AmbasciatoreUSA

L’ambasciatore degli Stati Uniti in Italia lavora per tutelare gli interessi americani sul nostro territorio e le opportunità di scambio, investimento e relazione tra i due paesi. Quel che l’ambasciatore John Phillips ha detto ieri riguardo agli esiti possibili del referendum costituzionale italiano è un mero giudizio tecnico, di cui dovrebbero essere consapevoli anzitutto i “No-isti”: agli occhi dei nostri principali partner politici, le grandi democrazie avanzate, l’eventuale bocciatura referendaria della riforma creerebbe un'impasse politico-istituzionale di breve periodo e mostrerebbe una eccessiva “resilienza” italiana ai tentativi di riforma e modernizzazione delle istituzioni. 

Tutto questo, riportato sul piano economico, significherebbe diffondere una massiccia dose di incertezza per gli investitori internazionali presenti in Italia o intenzionati a esserlo. Peraltro, quel che accade alla terza economia dell’area euro, un paese caratterizzato da un debito pubblico elevato, interessa tanto agli americani quanto ai cinesi e ai paesi che con noi condividono la moneta unica europea. Il mondo teme l'incertezza, non è un fatto personale contro Bersani, Grillo, Salvini, Brunetta o affini.

Possiamo pensare che le dichiarazioni di Phillips fossero opportune o inopportune, eterodirette da Washington oppure no, volute o travisate. Non è questo il punto. La questione è: Phillips ha esplicitato quello che la stragrande maggioranza degli osservatori internazionali pensa, che ci piaccia o meno, rispetto all’esito del nostro referendum costituzionale. E se costoro sono pressoché concordi nell’esprimere preoccupazioni, si può optare tra due posizioni: uno, gridare al complotto internazionale, nella migliore delle tradizioni populistiche alla Chavez (quello del Venezuela); due, porsi il problema di come mostrare invece solidità e credibilità.

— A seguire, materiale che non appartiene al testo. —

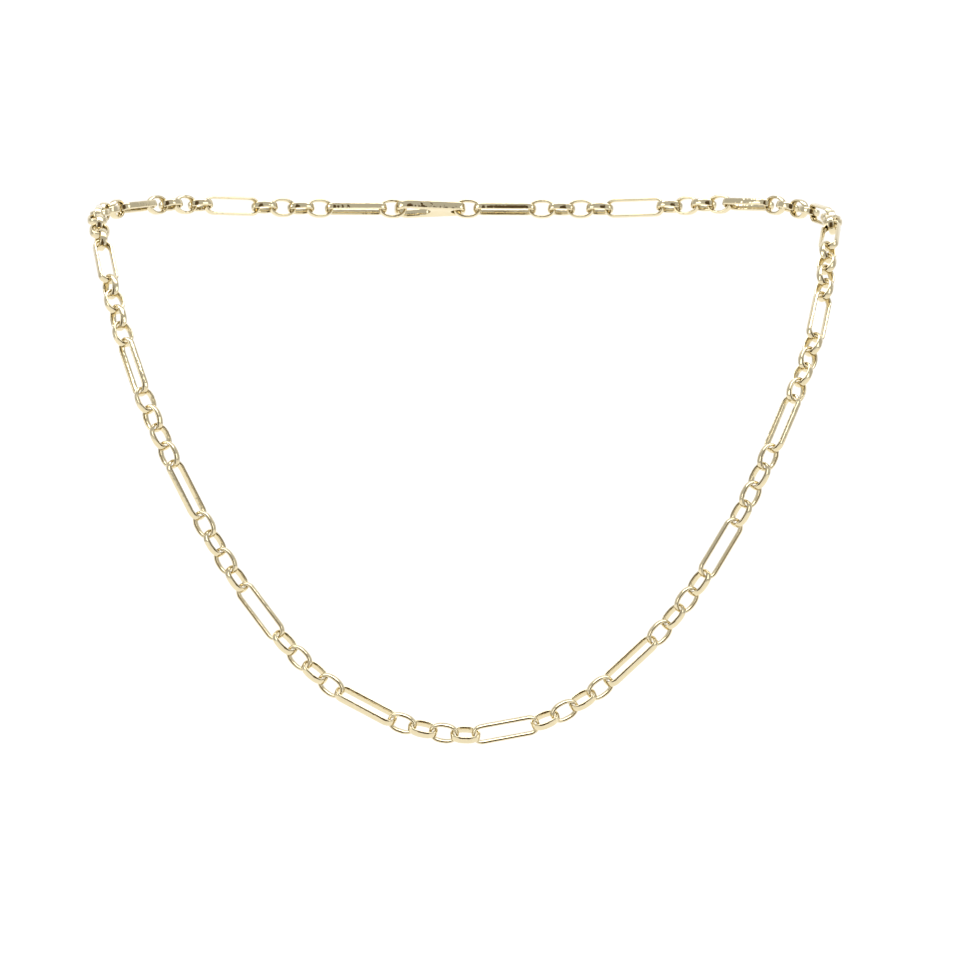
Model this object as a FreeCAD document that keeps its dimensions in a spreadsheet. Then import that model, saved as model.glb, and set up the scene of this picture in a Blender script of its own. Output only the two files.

Posto che siamo tutti consapevoli di quali effetti abbia provocato la Brexit e posto che l’Italia non ha la solidità politica ed economica del Regno Unito, spetta ai sostenitori del No – almeno a quelli dotati di un minimo di cultura di governo e responsabilità politica – offrire un piano credibile e attuabile, che non consegni l’Italia allo stallo e alla paralisi di governo. Tanto i bersanian-dalemiani del PD che il centrodestra berlusconian-parisiano dovrebbero avere il coraggio e la responsabilità di presentare ai cittadini italiani e al mondo un “piano B”. Il “piano A” è sul tavolo: è la riforma costituzionale, condivisibile o non condivisibile. Manca qualsiasi riferimento che aiuti a delineare lo scenario italiano in caso di mancata approvazione della riforma.

Sono capaci i No-isti a presentare un piano B? Se saranno capaci di farlo, e di farlo insieme (perché i piani B per essere credibili debbono avere i numeri in parlamento, in questo parlamento), allora avranno tutto il diritto di replicare a muso duro all’ambasciatore americano o a chiunque in futuro avanzerà le proprie preoccupazioni sullo scenario di vittoria del No. Siccome temiamo che tale “piano B” non esista, in termini di contenuto e di numeri parlamentari, farebbero bene i No-isti a non urlare e sbraitare contro il perfido yankee. Il problema ce l’hanno e ce l’abbiamo in casa.